Na outra ponta da mesa, no entanto, a Febraban, entidade que representa os bancos, afirma não haver espaço para novos reajustes em meio às dificuldades na área externa, que tendem a afetar principalmente seus ativos. “Não podemos simplesmente fechar os olhos para o ambiente econômico turbulento no sistema financeiro em nome de mais reajustes salariais”, diz o diretor de Relações do Trabalho da Febraban, Magnus Apostólico. Além das incertezas quanto aos reflexos da recessão internacional, as empresas argumentam que a própria postura do governo federal, de reduzir gastos, revela que o País está trabalhando com mais cautela sobre a economia. Uma demonstração dessa postura foi dada há duas semanas, quando a presidente Dilma Rousseff vetou a concessão de reajustes acima da inflação para aposentados e pensionistas do INSS que recebem benefícios com valor superior ao do salário mínimo, no ano que vem. “A postura mais cautelosa do governo, a inflação e o aumento da taxa de juros motivaram as empresas a endurecer nas negociações”, diz José Silvestre Prado de Oliveira, coordenador de relações sindicais do Dieese.
Paulo Cayres, da CNM: ”Não existe crise alguma. Patrão só fala em crise quando é para pagar o funcionário”
Já no setor automobilístico a realidade se mostra menos conflituosa.
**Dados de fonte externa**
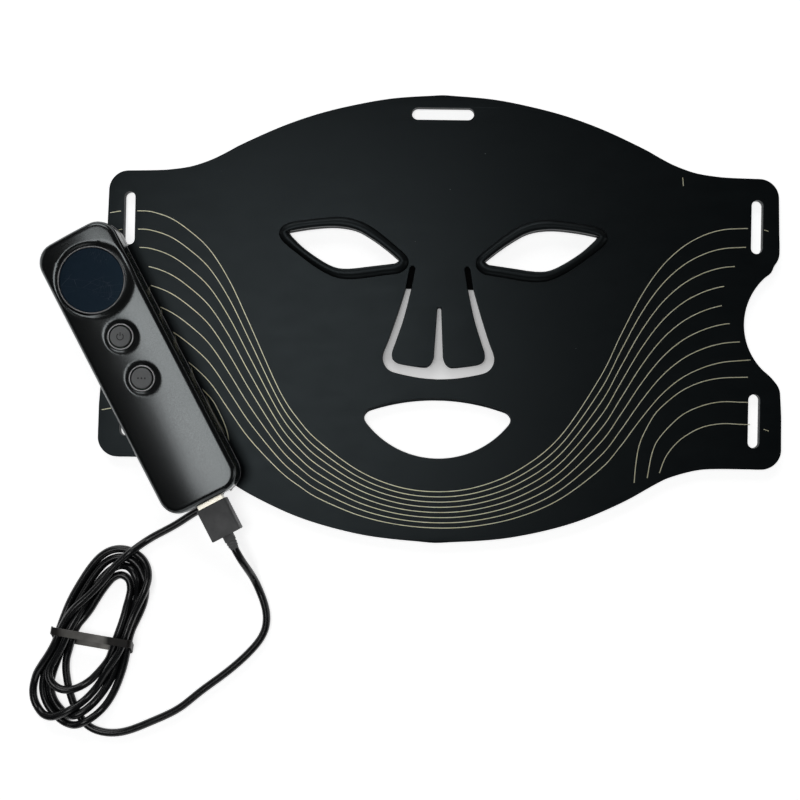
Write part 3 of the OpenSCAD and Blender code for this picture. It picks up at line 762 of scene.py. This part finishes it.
def shell_top(x, y, inset):
    """Height of the top shell: crowned across, rolled over at its edge, dished at the display and buttons."""
    s = min(inset, EDGE_R)
    z = TOP_Z - (EDGE_R - math.sqrt(max(EDGE_R * EDGE_R - (EDGE_R - s) ** 2, 0)))
    z -= 2.4 * ((x - 5.4) / 23.5) ** 2 + 0.3 * (abs(y) / 66.4) ** 6
    # each dish falls steeply on the side of the long edge at -x and gently on the other
    for centre, rim, depth, steep, gentle in ((DISPLAY_Y, 14.9, 1.15, 2.1, 3.2), (POWER_Y, 5.9, 0.8, 1.5, 1.5),
                                              (MODE_Y, 5.9, 0.8, 1.5, 1.5)):
        away = math.hypot(x, y - centre)
        facing = max((0.86 * x - 0.5 * (y - centre)) / max(away, 0.1), 0)
        z -= depth * (1 - step((away - rim) / (steep + gentle * facing)))
    return z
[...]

As montadoras estão no limite de sua capacidade e têm batido recordes de vendas desde 2008. O presidente da Associação Nacional dos Fabricantes de Veículos Automotores (Anfavea), Cledorvino Belini, no entanto, já sinalizou que “muito provavelmente” os dissídios deste ano não devem repetir os reajustes generosos de 2010. Os metalúrgicos do ABC paulista, por exemplo, conquistaram em setembro do ano passado o maior aumento salarial da história da categoria: 10,8%, mais R$ 2,2 mil de abono. “Os trabalhadores são o ativo mais valioso de uma empresa, por isso mesmo a relação precisa ser tratada com responsabilidade”, diz Belini. Resta saber até que ponto o presidente da Anfavea está disposto a negociar com lideranças sindicais para lá de confiantes. O tom do otimismo é dado pelo presidente da Confederação Nacional dos Metalúrgicos (CNM), Paulo Cayres. “Todos os números, em qualquer setor da economia brasileira, provam que não existe crise alguma nem motivos para ter medo”, diz Cayres. “Patrão só fala em crise quando é para pagar o funcionário.”
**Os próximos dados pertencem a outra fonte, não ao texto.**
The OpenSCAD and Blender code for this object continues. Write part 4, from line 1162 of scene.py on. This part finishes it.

Se por um lado as empresas têm a turbulência internacional como argumento nas mesas de negociação; por outro, os sindicalistas esgrimem o trunfo do cenário de pleno emprego em alguns setores no País, o que gera, evidentemente, uma disputa maior por mão de obra no mercado de trabalho. De fato, a taxa de desemprego em julho, o último mês medido pelo IBGE, ficou em 6%, constituindo-se na menor para o mês desde 2002. “Como a tendência do segundo semestre é de taxas de desemprego cada vez menores, mesmo que essa redução não seja significativa, o mais provável é a taxa média neste ano ser menor que a de 2010”, afirma Cimar Azeredo, diretor de pesquisas do IBGE. “Isso mostra que o mercado de trabalho continua aquecido, favorecendo o trabalhador e estimulando até troca de emprego.” Ou seja: que a crise existe, maior para uns, menor para outros, é um fato. O que se trata agora é saber até que ponto seu peso será sentido nas rodadas de negociação dos próximos quatro meses.